[Rows from a 3D modeling dataset]
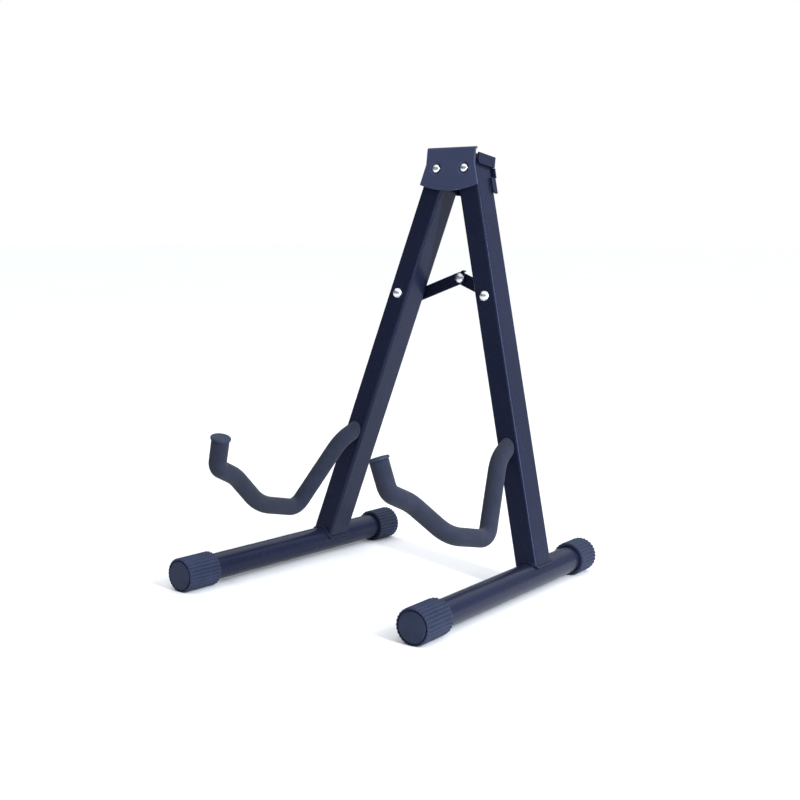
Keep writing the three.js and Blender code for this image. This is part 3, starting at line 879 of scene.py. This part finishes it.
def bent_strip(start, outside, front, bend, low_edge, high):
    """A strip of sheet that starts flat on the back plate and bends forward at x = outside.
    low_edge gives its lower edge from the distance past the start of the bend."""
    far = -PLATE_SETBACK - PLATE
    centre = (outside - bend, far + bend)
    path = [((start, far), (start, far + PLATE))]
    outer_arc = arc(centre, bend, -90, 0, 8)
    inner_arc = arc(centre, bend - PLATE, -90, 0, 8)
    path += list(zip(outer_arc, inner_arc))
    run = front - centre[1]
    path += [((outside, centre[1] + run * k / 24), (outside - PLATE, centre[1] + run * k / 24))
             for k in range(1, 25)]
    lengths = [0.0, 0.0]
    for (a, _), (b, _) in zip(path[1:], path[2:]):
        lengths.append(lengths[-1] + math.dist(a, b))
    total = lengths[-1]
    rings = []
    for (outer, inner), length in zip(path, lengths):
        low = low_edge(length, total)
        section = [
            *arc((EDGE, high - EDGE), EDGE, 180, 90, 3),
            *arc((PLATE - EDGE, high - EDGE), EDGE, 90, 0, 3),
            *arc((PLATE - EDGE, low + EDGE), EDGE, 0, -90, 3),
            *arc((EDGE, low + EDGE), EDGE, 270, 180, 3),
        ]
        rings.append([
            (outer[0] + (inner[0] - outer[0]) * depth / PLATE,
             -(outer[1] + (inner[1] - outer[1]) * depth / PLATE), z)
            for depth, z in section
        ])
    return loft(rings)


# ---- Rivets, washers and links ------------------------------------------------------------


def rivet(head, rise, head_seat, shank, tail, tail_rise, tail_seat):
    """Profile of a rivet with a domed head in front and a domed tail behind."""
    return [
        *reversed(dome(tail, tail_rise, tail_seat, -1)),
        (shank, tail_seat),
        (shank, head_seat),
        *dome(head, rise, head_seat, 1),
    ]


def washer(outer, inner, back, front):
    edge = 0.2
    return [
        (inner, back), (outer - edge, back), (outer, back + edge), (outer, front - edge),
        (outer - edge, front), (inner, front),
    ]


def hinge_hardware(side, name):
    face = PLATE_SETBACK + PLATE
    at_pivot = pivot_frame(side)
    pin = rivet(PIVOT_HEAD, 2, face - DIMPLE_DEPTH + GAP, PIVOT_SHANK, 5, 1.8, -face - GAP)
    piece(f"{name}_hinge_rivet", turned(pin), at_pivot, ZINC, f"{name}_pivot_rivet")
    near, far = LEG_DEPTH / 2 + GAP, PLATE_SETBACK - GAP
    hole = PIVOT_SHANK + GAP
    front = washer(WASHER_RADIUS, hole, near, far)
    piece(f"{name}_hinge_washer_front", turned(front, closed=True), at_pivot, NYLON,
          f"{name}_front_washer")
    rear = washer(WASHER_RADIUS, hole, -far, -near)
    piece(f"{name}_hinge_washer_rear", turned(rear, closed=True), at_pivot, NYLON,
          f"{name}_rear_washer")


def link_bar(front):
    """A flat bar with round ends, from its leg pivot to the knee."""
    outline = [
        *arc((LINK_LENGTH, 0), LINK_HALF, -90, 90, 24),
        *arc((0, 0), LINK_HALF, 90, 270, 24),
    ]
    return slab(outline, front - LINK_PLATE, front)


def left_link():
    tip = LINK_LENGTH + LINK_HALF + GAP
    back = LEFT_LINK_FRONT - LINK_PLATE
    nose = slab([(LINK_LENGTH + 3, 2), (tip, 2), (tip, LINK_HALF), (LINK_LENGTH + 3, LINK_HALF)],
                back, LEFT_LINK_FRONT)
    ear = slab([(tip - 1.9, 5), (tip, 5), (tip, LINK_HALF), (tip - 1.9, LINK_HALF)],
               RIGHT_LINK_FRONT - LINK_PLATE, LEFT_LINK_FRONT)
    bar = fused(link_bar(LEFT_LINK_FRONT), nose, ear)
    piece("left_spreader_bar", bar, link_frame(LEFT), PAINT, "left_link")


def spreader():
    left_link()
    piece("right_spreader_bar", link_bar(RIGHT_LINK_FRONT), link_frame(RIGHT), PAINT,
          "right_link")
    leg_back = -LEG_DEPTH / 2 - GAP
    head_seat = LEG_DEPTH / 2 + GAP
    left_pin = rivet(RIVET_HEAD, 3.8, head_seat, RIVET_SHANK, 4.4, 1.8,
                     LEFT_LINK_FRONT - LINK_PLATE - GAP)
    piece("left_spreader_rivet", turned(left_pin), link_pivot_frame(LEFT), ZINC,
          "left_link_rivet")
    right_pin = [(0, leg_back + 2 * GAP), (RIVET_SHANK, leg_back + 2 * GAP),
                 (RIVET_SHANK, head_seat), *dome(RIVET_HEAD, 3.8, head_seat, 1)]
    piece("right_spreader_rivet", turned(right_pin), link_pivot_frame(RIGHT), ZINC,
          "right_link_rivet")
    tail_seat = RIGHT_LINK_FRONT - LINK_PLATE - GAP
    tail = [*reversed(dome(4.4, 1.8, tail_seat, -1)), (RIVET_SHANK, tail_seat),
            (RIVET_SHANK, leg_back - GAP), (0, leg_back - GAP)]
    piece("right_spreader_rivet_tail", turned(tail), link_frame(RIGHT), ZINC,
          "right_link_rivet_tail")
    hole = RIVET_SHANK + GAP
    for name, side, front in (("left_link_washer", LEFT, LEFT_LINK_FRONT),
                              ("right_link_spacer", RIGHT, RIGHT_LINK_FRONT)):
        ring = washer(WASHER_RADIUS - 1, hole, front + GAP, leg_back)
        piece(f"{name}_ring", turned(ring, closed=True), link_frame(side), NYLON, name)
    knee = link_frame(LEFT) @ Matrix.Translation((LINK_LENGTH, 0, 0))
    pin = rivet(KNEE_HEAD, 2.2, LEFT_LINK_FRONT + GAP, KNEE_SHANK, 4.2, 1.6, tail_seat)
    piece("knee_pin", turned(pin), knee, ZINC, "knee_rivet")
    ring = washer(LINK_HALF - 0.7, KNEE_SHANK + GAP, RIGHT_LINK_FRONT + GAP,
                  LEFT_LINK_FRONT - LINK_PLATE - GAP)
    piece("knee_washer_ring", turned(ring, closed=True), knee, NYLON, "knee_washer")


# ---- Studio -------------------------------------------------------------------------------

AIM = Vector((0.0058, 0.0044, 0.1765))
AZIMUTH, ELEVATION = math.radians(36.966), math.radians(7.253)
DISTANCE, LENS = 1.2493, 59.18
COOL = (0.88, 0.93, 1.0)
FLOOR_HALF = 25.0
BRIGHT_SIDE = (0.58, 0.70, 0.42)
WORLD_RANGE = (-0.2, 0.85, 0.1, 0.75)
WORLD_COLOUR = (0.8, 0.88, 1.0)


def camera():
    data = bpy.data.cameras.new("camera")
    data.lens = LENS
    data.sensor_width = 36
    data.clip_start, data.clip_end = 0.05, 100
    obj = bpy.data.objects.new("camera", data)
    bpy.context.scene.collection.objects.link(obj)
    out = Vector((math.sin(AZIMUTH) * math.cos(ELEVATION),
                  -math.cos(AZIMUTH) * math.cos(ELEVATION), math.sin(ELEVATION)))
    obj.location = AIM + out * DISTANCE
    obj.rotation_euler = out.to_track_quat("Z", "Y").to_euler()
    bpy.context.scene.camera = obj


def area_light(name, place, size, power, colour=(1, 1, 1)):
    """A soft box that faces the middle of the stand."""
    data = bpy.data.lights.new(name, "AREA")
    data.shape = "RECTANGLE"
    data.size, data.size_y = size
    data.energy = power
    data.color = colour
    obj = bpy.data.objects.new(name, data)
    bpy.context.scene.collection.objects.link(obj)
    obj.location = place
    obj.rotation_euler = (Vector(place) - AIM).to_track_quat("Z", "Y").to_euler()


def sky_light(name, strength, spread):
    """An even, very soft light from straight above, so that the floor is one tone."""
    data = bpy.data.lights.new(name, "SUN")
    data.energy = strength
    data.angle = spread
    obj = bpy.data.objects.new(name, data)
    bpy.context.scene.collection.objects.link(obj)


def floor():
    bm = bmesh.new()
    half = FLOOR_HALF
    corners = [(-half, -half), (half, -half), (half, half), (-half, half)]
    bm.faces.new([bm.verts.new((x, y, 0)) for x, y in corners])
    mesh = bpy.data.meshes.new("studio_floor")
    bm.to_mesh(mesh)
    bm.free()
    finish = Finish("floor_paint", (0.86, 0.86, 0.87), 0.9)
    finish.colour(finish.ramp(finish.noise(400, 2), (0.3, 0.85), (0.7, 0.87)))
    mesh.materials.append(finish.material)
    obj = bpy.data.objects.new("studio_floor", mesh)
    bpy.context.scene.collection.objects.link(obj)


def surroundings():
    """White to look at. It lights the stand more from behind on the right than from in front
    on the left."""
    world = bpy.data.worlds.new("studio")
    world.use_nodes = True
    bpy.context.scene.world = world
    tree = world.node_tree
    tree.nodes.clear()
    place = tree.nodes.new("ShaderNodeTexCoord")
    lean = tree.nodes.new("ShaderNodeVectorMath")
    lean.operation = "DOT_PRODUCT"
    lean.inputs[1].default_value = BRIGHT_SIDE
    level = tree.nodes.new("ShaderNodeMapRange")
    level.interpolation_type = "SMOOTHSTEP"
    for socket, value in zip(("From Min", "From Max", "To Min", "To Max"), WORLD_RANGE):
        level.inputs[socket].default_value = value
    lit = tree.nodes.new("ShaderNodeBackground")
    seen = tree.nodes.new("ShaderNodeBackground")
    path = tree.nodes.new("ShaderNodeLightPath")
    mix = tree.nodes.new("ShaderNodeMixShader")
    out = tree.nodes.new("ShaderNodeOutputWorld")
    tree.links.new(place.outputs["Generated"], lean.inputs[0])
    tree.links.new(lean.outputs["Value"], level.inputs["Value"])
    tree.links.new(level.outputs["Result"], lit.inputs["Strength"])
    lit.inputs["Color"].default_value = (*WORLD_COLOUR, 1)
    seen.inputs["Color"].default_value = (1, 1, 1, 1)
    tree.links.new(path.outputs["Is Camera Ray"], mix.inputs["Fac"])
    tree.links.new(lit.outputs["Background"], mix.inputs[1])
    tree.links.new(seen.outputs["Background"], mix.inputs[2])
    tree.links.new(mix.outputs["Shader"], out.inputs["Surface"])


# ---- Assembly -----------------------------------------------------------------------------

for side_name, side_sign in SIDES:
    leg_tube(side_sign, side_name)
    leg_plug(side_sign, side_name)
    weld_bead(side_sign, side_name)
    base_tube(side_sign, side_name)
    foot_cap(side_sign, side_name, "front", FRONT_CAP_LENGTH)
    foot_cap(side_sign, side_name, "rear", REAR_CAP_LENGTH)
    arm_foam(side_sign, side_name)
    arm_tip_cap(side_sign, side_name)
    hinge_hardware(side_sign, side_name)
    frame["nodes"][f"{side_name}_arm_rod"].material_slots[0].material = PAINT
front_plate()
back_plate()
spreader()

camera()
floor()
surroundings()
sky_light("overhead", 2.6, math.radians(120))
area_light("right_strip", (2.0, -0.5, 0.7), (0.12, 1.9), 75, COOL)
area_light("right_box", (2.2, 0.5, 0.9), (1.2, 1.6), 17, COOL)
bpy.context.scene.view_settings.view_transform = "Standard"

* * *

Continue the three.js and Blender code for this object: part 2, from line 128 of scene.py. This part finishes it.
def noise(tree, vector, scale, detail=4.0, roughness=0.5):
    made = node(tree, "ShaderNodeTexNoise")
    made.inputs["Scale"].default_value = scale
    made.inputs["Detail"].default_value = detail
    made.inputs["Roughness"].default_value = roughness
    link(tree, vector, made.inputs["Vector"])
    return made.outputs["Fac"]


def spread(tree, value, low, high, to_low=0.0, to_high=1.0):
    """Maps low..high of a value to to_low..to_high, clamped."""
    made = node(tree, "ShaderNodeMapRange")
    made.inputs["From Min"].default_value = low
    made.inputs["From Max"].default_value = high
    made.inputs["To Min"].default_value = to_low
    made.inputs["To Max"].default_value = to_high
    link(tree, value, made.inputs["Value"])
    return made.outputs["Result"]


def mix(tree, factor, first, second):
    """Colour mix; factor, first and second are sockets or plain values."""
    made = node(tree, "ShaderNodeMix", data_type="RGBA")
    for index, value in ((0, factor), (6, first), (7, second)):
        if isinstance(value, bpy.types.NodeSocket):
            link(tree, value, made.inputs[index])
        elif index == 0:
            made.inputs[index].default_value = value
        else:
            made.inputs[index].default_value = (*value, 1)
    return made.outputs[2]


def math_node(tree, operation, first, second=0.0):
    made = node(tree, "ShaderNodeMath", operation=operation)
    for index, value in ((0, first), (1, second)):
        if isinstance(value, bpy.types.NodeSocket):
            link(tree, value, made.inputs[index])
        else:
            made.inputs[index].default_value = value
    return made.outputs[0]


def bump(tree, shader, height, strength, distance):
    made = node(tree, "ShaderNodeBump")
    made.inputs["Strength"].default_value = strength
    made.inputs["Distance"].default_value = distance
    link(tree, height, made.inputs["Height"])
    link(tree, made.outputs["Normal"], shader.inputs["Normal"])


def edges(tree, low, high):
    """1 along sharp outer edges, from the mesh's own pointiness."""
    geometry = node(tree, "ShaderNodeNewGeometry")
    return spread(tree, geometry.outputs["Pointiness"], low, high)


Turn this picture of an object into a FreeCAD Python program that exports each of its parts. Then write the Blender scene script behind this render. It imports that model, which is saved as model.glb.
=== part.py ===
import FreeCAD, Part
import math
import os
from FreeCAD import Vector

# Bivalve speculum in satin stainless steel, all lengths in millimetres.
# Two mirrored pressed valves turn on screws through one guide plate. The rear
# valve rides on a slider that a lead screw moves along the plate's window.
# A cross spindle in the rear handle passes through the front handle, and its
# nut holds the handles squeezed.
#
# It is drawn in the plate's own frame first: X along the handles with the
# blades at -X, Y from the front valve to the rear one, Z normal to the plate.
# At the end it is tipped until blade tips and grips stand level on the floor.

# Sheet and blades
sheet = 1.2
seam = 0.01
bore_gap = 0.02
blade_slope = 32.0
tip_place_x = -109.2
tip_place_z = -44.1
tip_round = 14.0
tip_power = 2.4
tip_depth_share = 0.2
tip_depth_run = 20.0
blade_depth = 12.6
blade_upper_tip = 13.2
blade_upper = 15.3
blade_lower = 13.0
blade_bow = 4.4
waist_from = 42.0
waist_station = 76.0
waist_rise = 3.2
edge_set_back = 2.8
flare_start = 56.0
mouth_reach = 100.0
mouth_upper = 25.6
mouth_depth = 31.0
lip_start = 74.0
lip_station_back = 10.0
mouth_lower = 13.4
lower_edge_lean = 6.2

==

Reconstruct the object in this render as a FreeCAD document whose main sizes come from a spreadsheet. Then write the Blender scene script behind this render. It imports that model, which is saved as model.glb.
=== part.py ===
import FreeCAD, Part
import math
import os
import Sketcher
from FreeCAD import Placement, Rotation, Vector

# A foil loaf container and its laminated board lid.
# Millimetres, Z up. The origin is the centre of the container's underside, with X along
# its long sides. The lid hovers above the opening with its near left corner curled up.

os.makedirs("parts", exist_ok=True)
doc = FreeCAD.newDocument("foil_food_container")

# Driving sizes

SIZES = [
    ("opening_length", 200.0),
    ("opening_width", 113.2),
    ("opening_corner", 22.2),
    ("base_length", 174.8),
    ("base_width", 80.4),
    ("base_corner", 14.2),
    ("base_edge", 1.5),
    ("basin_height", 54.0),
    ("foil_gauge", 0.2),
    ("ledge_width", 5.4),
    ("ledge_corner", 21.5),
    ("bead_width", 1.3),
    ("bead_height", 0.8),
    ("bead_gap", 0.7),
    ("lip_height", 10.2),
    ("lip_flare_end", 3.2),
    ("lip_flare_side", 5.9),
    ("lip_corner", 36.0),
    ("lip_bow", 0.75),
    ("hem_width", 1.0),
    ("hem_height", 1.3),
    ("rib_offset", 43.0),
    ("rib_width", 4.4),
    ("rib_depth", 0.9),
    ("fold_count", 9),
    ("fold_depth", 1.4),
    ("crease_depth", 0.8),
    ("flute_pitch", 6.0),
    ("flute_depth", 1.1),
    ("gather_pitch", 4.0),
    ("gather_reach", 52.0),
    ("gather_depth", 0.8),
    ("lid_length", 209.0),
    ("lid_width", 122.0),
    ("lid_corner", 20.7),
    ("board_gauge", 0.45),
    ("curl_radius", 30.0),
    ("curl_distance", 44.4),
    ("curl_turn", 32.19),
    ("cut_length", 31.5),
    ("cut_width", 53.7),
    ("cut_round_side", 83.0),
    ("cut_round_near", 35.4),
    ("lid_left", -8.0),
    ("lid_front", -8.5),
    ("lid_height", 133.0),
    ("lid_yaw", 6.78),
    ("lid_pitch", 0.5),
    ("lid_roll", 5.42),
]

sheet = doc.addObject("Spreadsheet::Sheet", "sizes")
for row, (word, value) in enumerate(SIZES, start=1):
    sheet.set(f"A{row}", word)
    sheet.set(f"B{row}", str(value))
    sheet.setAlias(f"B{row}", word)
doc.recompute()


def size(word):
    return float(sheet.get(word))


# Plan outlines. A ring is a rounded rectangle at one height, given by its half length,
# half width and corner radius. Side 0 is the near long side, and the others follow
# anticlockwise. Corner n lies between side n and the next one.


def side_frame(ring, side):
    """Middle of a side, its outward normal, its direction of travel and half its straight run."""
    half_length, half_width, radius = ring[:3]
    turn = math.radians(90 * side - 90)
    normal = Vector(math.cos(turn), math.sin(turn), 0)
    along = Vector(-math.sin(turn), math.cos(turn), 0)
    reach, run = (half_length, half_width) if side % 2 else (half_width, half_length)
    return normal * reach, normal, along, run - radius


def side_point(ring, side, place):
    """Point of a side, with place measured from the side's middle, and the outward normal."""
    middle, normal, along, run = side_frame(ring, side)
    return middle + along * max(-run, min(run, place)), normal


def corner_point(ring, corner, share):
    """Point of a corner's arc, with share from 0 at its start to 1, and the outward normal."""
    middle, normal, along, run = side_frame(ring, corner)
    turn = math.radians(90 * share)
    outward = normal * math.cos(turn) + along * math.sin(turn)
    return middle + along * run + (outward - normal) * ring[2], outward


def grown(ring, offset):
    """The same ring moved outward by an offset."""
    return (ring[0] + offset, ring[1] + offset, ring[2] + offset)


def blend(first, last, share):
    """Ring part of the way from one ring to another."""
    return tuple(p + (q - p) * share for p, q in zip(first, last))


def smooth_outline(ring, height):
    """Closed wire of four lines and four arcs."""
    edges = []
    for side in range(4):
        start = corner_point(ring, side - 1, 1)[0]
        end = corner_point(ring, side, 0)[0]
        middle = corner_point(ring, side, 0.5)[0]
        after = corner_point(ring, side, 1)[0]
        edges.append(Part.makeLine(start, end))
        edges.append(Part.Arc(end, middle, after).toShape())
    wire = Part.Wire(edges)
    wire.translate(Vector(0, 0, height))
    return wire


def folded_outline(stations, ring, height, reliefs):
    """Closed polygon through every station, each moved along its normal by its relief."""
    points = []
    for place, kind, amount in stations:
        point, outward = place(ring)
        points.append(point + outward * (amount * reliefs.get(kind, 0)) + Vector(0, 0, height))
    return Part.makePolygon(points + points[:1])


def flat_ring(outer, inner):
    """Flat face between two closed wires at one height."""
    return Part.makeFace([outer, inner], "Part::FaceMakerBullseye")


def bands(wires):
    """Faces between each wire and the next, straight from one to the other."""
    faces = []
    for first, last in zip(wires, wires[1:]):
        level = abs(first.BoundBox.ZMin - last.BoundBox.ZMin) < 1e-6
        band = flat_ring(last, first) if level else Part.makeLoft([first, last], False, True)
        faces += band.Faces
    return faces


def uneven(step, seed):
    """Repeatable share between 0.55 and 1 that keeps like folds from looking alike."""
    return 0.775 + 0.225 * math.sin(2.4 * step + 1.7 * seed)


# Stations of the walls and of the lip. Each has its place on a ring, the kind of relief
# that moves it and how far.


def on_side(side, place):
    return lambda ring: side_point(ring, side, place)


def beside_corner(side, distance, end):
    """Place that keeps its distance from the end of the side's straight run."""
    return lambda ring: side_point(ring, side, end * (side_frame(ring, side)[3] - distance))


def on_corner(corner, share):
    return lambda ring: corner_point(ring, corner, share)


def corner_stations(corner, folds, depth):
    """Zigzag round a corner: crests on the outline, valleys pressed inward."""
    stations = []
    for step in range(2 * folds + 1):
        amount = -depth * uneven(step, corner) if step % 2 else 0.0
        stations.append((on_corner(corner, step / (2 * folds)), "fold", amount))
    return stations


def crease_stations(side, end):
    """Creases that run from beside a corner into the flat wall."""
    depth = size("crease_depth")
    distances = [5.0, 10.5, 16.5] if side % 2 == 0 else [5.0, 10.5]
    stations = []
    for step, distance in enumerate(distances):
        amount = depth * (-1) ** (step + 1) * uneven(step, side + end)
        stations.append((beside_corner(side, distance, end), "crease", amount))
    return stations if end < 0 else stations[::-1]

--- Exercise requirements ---
Will you return exactly the lines above from the one with "Turn this picture" down to the one with "lower_edge_lean = 6.2", counting both as part of the range?

--- Solution ---
Turn this picture of an object into a FreeCAD Python program that exports each of its parts. Then write the Blender scene script behind this render. It imports that model, which is saved as model.glb.
=== part.py ===
import FreeCAD, Part
import math
import os
from FreeCAD import Vector

# Bivalve speculum in satin stainless steel, all lengths in millimetres.
# Two mirrored pressed valves turn on screws through one guide plate. The rear
# valve rides on a slider that a lead screw moves along the plate's window.
# A cross spindle in the rear handle passes through the front handle, and its
# nut holds the handles squeezed.
#
# It is drawn in the plate's own frame first: X along the handles with the
# blades at -X, Y from the front valve to the rear one, Z normal to the plate.
# At the end it is tipped until blade tips and grips stand level on the floor.

# Sheet and blades
sheet = 1.2
seam = 0.01
bore_gap = 0.02
blade_slope = 32.0
tip_place_x = -109.2
tip_place_z = -44.1
tip_round = 14.0
tip_power = 2.4
tip_depth_share = 0.2
tip_depth_run = 20.0
blade_depth = 12.6
blade_upper_tip = 13.2
blade_upper = 15.3
blade_lower = 13.0
blade_bow = 4.4
waist_from = 42.0
waist_station = 76.0
waist_rise = 3.2
edge_set_back = 2.8
flare_start = 56.0
mouth_reach = 100.0
mouth_upper = 25.6
mouth_depth = 31.0
lip_start = 74.0
lip_station_back = 10.0
mouth_lower = 13.4
lower_edge_lean = 6.2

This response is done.